Bonus: Godard ve Ben (2017)
Michel Hazanavicius yönettiği film, Godard’ın hayatını, sinemaya bakışını, politik yönünü, aykırılığını anlamak açısından iyi bir örnek. Listenin girişinde yazdığım Yeni Dalga, sinema ve siyaset ilişkisine bakış gibi meseleleri bu filmde görme imkânınız var. Ayrıca Yeni Dalga’yla ilgilenenler için küçük bir not; Truffaut filmlerine de bakmanızı tavsiye ederim. Godard’dan daha politik bir dili olan Truffaut, Hitchcock hayranlığıyla da bilinir. “Bu ne tezat,” diyeceksiniz, Amerikan Sineması’na bu kadar karşı çık sonra da politik bir bakışı dahi olmayan hatta muhafazakar bir gerilim yönetmenine hayran ol! Bu meselenin ayrıntılarını anlamak için Truffaut’nun Hitchcock’la yaptığı röportajları incelemek gerekiyor. Onun için de bir film önermek mümkün; Kent Jones tarafından çekilmiş Hitchcock/Truffaut belgeseli. Truffaut’nun filmlerinden bir seçkiyi MUBI’de bulma şansınız da var.
Godard’ın bütün filmleri hakkında, çeşitli dillerde sayfalarca yazılmış tez, makale, inceleme bulmak mümkün. Bu listede filmlerinin yarısından bile söz etmiyorum.
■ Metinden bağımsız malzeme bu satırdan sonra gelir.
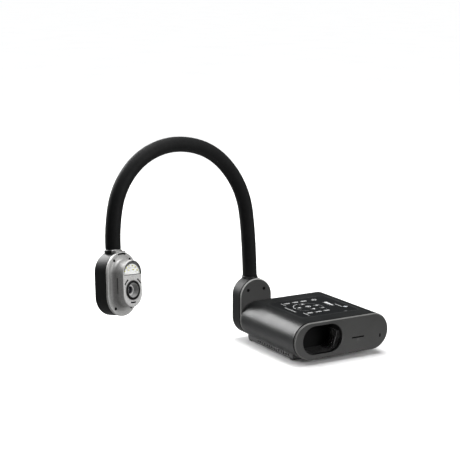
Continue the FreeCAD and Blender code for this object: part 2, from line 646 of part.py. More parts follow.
def neck_link(number):
    """Link from one joint to the next: a hollow dish below and a dome above."""
    dish = Part.makeSphere(BALL_R + BALL_GAP, JOINTS[number - 1])
    dome = Part.makeSphere(BALL_R, JOINTS[number])
    body = neck_tube(number - 1, NECK_PITCH)
    tip = neck_tube(number, BALL_R + 4).common(dome)
    if number == 1:
        below = box((NECK_X - 40, NECK_X + 40), (NECK_Y - 40, NECK_Y + 40), (100, LINK_START_Z))
        spigot = rod(SPIGOT_R, (NECK_X, NECK_Y, CLAMP_Z[0] - 3.3), LINK_START_Z - CLAMP_Z[0] + 6)
        flange = rod(SPIGOT_R + 2.5, (NECK_X, NECK_Y, CLAMP_Z[0] - 3.3), 3.0)
        drill = rod(NECK_BORE, (NECK_X, NECK_Y, CLAMP_Z[0] - 5), LINK_START_Z - CLAMP_Z[0] + 9)
        body = fuse([body.cut(below), spigot, flange]).cut(drill)
    else:
        body = body.cut(dish)
    link = fuse([body, tip])
    if number == len(NECK_ANGLES) - 1:
        stem = in_head(rod(STEM_R, (HEAD_NECK[0], HEAD_NECK[1], 46.5), 14))
        bore = in_head(rod(3.5, (HEAD_NECK[0], HEAD_NECK[1], 40), 25))
        link = fuse([link, stem]).cut(bore)
    return link


# ---- camera head -----------------------------------------------------------------------------
HEAD_ROTATION = Rotation(UP, HEAD_YAW).multiply(
    Rotation(Vector(1, 0, 0), -HEAD_PITCH).multiply(Rotation(Vector(0, 1, 0), -HEAD_ROLL)))
HEAD_ORIGIN = JOINTS[-1] - HEAD_ROTATION.multVec(Vector(*HEAD_NECK))
HEAD_PLACE = Placement(HEAD_ORIGIN, HEAD_ROTATION)


def in_head(shape):
    """Carry a shape from the head's own frame into the model's frame."""
    moved = shape.copy()
    moved.Placement = HEAD_PLACE.multiply(moved.Placement)
    return moved


def head_outline(inset, y):
    return stadium(HEAD_WIDTH - 2 * inset, HEAD_HEIGHT - 2 * inset, 0, 0, y)


def block_outline(inset, y):
    return stadium(BLOCK_WIDTH - 2 * inset, BLOCK_HEIGHT - 2 * inset, 0, BLOCK_Z, y)


def above_lamp_base(shape, inset, y):
    return shape.cut(box((-30, 30), (y[0] - 1, y[1] + 1), (-30, LAMP_BASE_Z + inset)))


def lamp_outline(inset, y):
    """Lamp opening, concentric with the block's round top and flat below."""
    disc = rod(LAMP_OPENING_R - inset, (0, y[0], BLOCK_ARC_Z), y[1] - y[0], (0, 1, 0))
    return above_lamp_base(disc, inset, y)


def lamp_half_disc(radius, inset, y):
    """Half disc centred on the lamp opening's flat base."""
    disc = rod(radius, (0, y[0], LAMP_BASE_Z), y[1] - y[0], (0, 1, 0))
    return above_lamp_base(disc, inset, y)


def arc_slot(centre_z, size, angle, y):
    """Curved slot round a centre; size is its radius, width and spread in degrees."""
    radius, width, spread = size
    ring = rod(radius + width / 2, (0, y[0], centre_z), y[1] - y[0], (0, 1, 0))
    ring = ring.cut(rod(radius - width / 2, (0, y[0] - 1, centre_z), y[1] - y[0] + 2, (0, 1, 0)))
    corners = [Vector(0, y[0] - 1, centre_z)]
    for turn in (math.radians(angle - spread / 2), math.radians(angle + spread / 2)):
        far = 2 * radius
        corners.append(Vector(far * math.cos(turn), y[0] - 1, centre_z + far * math.sin(turn)))
    corners.append(corners[0])
    wedge = Part.Face(Part.makePolygon(corners)).extrude(Vector(0, y[1] - y[0] + 2, 0))
    return ring.common(wedge)


def head_front_cover():
    """Silver plate with the raised block that holds the lamps and the lens."""
    plate = head_outline(0, (0, HEAD_PLATE))
    plate = plate.makeFillet(1.2, edges_at_y(plate, 0))
    block = block_outline(0, (BLOCK_FRONT, 1.5))
    block = block.makeFillet(1.4, edges_at_y(block, BLOCK_FRONT))
    cover = fuse([plate, block])
    root = [e for e in edges_at_y(cover, 0) if abs(e.CenterOfMass.x) < BLOCK_WIDTH / 2 + 0.1
            and e.BoundBox.ZMax < BLOCK_Z + BLOCK_HEIGHT / 2 + 0.1
            and e.BoundBox.XMax < BLOCK_WIDTH / 2 + 0.1]
    cover = cover.makeFillet(BLOCK_ROOT, root)
    inside = block_outline(HEAD_WALL, (BLOCK_FRONT + HEAD_WALL, HEAD_PLATE + 1))
    through = (BLOCK_FRONT - 1, BLOCK_FRONT + HEAD_WALL + 1)
    cutters = [inside, lamp_outline(0, through),
               rod(LENS_RING[1] + 0.1, (0, through[0], LENS_Z), 5, (0, 1, 0))]
    cutters += [arc_slot(LENS_Z, LENS_SLOT, angle, through) for angle in LENS_SLOT_ANGLES]
    for x, z in PLATE_SCREWS:
        cutters.append(rod(SCREW_HEAD_R + 0.1, (x, -1, z), SCREW_SEAT + 1, (0, 1, 0)))
        cutters.append(rod(1.7, (x, 0, z), HEAD_PLATE + 1, (0, 1, 0)))
    cutters.append(arc_slot(HEAD_ARC_Z, TOP_SLOT, 90, (-1, HEAD_PLATE + 1)))
    for side in (-1, 1):
        cutters.append(box((side * BLOCK_WIDTH / 2 - 1.0, side * BLOCK_WIDTH / 2 + 1.0),
                           GROOVE_Y, GROOVE_Z))
    return fuse([cut(cover, cutters), collar_front()])


def head_rear_body():
    """Solid outer form of the housing behind the plate."""
    body = head_outline(HEAD_STEP, (HEAD_PLATE + HEAD_GAP, HEAD_BACK))
    return body.makeFillet(4.5, edges_at_y(body, HEAD_BACK))


def head_rear_housing():
    inside = head_outline(HEAD_STEP + HEAD_WALL, (HEAD_PLATE, HEAD_BACK - HEAD_WALL))
    bosses = [rod(3.6, (x, HEAD_PLATE, z), HEAD_BACK - HEAD_WALL + 0.5 - HEAD_PLATE, (0, 1, 0))
              for x, z in PLATE_SCREWS]
    drills = [rod(1.6, (x, HEAD_PLATE - 1, z), 12, (0, 1, 0)) for x, z in PLATE_SCREWS]
    opening = rod(SLEEVE_R + 0.2, (HEAD_NECK[0], HEAD_NECK[1], 44), 20)
    return cut(fuse([head_rear_body().cut(inside)] + bosses), drills + [opening])


def collar_ring():
    """Saddle ring that stands on the head round the neck's last ball."""
    x, y, _ = HEAD_NECK
    ring = rod(HEAD_COLLAR_R, (x, y, HEAD_COLLAR_LOW), HEAD_COLLAR_TOP - HEAD_COLLAR_LOW)
    rim = [e for e in ring.Edges if e.BoundBox.ZMin > HEAD_COLLAR_TOP - 1e-6]
    ball = Part.makeSphere(BALL_R + BALL_GAP, Vector(*HEAD_NECK))
    return cut(ring.makeChamfer(0.9, rim), [head_rear_body(), ball])


def collar_front():
    """Front part of the ring, joined to the plate by a short bridge."""
    split = box((-20, 20), (0, HEAD_SPLIT), (HEAD_COLLAR_LOW, HEAD_COLLAR_TOP))
    bridge = box((-11, 11), (1.8, 10), (HEAD_COLLAR_LOW, HEAD_COLLAR_TOP - 2.2))
    bridge = cut(bridge, [head_rear_body(), arc_slot(HEAD_ARC_Z, TOP_SLOT, 90, (-1, HEAD_PLATE + 1))])
    front = fuse([collar_ring().common(split), bridge])
    return front.cut(rod(SLEEVE_R + 0.2, (HEAD_NECK[0], HEAD_NECK[1], 40), 30))


def head_collar():
    """Rear part of the ring, with the sleeve that holds the stem of the neck."""
    x, y, _ = HEAD_NECK
    ahead = box((-20, 20), (0, HEAD_SPLIT + 0.15), (HEAD_COLLAR_LOW - 1, HEAD_COLLAR_TOP + 1))
    sleeve = rod(SLEEVE_R, (x, y, 48), 9)
    sleeve = sleeve.cut(Part.makeSphere(BALL_R + BALL_GAP, Vector(*HEAD_NECK)))
    ring = fuse([collar_ring().cut(ahead), sleeve])
    return ring.cut(rod(STEM_R + SPIGOT_FIT, (x, y, 40), 25))


def lamp_window():
    """Clear sheet over the lamps, almost level with the block's face."""
    window = lamp_outline(0.25, (BLOCK_FRONT + 0.1, BLOCK_FRONT + 1.1))
    return window.makeFillet(0.4, edges_at_y(window, BLOCK_FRONT + 0.1))


def lamp_bezel():
    """Dark surround behind the window that leaves a half disc open."""
    flange = lamp_outline(0.25, (BLOCK_FRONT + 1.2, BLOCK_FRONT + 3.4))
    skirt = lamp_outline(1.3, (BLOCK_FRONT + 3.0, LAMP_BOARD_Y[0] - 0.1))
    opening = lamp_half_disc(LAMP_R, 1.0, (BLOCK_FRONT, LAMP_BOARD_Y[0] + 1))
    return fuse([flange, skirt]).cut(opening)


def lamp_board():
    return lamp_half_disc(LAMP_R + 0.3, 0.3, LAMP_BOARD_Y)


def lamp_chips():
    """Lamps on their board: an arc of six and an inner pair."""
    side, height = CHIP
    arc, angles = CHIP_ARC
    places = [(arc * math.cos(math.radians(a)), arc * math.sin(math.radians(a))) for a in angles]
    places += [(-CHIP_PAIR[0], CHIP_PAIR[1]), (CHIP_PAIR[0], CHIP_PAIR[1])]
    y = LAMP_BOARD_Y[0]
    return Part.makeCompound([
        box((px - side / 2, px + side / 2), (y - height, y),
            (LAMP_BASE_Z + pz - side / 2, LAMP_BASE_Z + pz + side / 2)) for px, pz in places])


def lens_ring():
    start = BLOCK_FRONT - 1.2
    ring = rod(LENS_RING[1], (0, start, LENS_Z), 6.5, (0, 1, 0))
    ring = ring.makeFillet(0.7, edges_at_y(ring, start))
    return ring.cut(rod(LENS_RING[0], (0, start - 1, LENS_Z), 9, (0, 1, 0)))


def lens_barrel():
    """Funnel inside the ring that narrows to the aperture."""
    start = BLOCK_FRONT - 0.4
    axis = Vector(0, 1, 0)
    body = rod(LENS_RING[0] - 0.05, (0, start, LENS_Z), LENS_DEPTH + 6, (0, 1, 0))
    funnel = Part.makeCone(LENS_RING[0] - 0.6, LENS_STEP_R, LENS_DEPTH - 0.8,
                           Vector(0, start, LENS_Z), axis)
    step = rod(LENS_STEP_R, (0, start, LENS_Z), LENS_DEPTH, (0, 1, 0))
    bore = rod(APERTURE_R, (0, start, LENS_Z), LENS_DEPTH + 10, (0, 1, 0))
    return cut(body, [funnel, step, bore])


def lens_glass():
    """Front element, domed towards the outside."""
    radius, dome, edge = APERTURE_R - 0.05, 11.0, 1.45
    back = BLOCK_FRONT + LENS_DEPTH + 4.0
    centre = back - edge + math.sqrt(dome ** 2 - radius ** 2)

    def on_dome(across):
        return Vector(across, centre - math.sqrt(dome ** 2 - across ** 2), LENS_Z)

    front = Part.Arc(on_dome(0), on_dome(radius / 2), on_dome(radius)).toShape()
    rim, middle = Vector(radius, back, LENS_Z), Vector(0, back, LENS_Z)
    profile = Part.Wire([front, Part.makeLine(on_dome(radius), rim), Part.makeLine(rim, middle),
                         Part.makeLine(middle, on_dome(0))])
    return Part.Face(profile).revolve(Vector(0, 0, LENS_Z), Vector(0, 1, 0), 360)


def camera_module():
    """Lens barrel end, sensor can and its small board."""
    start = BLOCK_FRONT - 0.4 + LENS_DEPTH + 6
    can = box((-13, 13), (start, start + 9), (LENS_Z - 13, LENS_Z + 13))
    board = box((-16, 16), (start + 9, start + 10.6), (LENS_Z - 16, LENS_Z + 18))
    return fuse([can, board])


def head_screws():
    screws = []
    for x, z in PLATE_SCREWS:
        head = rod(SCREW_HEAD_R, (x, SCREW_SEAT - 1.8, z), 1.8, (0, 1, 0))
        socket = rod(1.1, (x, SCREW_SEAT - 2, z), 1.4, (0, 1, 0))
        screws.append(fuse([head.cut(socket), rod(1.5, (x, SCREW_SEAT, z), 10, (0, 1, 0))]))
    return Part.makeCompound(screws)


def sensor_window():
    """Dark strip in the slot at the top of the plate."""
    radius, width, spread = TOP_SLOT
    return arc_slot(HEAD_ARC_Z, (radius, width - 0.2, spread - 0.5), 90, (0.8, HEAD_PLATE))


# ---- write every node -------------------------------------------------------------------------
def main():
    os.makedirs("parts", exist_ok=True)
    base = [base_shell, control_panel_overlay, front_end_plate, dock_liner, rear_end_plate,
            bottom_cover, rubber_feet, base_screws, ballast_plate, main_board, board_fixings,
            heat_sink, sd_card_socket, rear_sockets, keypad_board, dome_switches, status_led,
            zoom_rocker, knuckle_front_cover, knuckle_housing, knuckle_screws, neck_clamp,
            lower_collar, base_harness]
    head = [head_front_cover, head_rear_housing, head_collar, lamp_window, lamp_bezel, lamp_board,
            lamp_chips, lens_ring, lens_barrel, lens_glass, camera_module, head_screws, sensor_window]
    for make in base:
        save(make.__name__, make())
    for name, size in KEYS.items():
        save(name, key_cap(*size))
    for number in range(1, len(JOINTS)):
        save("neck_link_%02d" % number, neck_link(number))
    for make in head:
        save(make.__name__, in_head(make()))
    for number, point in enumerate(JOINTS):
        print("joint %d at %.3f %.3f %.3f" % (number, point.x, point.y, point.z))
    axis = HEAD_ROTATION.multVec(UP)
    print("head axis %.5f %.5f %.5f" % (axis.x, axis.y, axis.z))
    print("bend axis %.5f %.5f" % (BEND_AXIS.x, BEND_AXIS.y))


main()
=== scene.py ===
import json
import math

import bmesh
import bpy
from mathutils import Matrix, Vector


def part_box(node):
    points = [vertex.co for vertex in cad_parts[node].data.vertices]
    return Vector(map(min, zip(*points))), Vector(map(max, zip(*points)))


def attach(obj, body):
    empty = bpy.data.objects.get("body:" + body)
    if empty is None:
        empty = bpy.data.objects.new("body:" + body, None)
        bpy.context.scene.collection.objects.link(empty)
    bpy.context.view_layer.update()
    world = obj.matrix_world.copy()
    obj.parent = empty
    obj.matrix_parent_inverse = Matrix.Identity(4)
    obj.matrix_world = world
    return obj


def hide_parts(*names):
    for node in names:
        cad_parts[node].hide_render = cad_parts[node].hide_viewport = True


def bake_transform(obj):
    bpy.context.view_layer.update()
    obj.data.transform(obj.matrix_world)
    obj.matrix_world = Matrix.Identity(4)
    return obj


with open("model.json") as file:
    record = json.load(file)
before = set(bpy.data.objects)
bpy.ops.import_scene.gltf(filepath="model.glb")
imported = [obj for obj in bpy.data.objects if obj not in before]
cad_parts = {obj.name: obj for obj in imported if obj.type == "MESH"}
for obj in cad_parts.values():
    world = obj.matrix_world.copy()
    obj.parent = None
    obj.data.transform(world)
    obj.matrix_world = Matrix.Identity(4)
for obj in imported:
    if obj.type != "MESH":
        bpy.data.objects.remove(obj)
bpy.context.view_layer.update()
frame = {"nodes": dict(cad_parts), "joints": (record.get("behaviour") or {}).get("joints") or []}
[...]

Listenin Godard’ın dünyasına giriş yapmak için bir başlangıç olması dileğiyle, yeni yılda, yeni bir bakışla Godard filmleri izleyelim. İyi seyirler…
*Aktaran Hakkı Başgüney, Türk Sinametek Derneği -Türkiye’de Sinema ve Politik Tartışma-, Libra Kitap, İstanbul 2010, s. 151.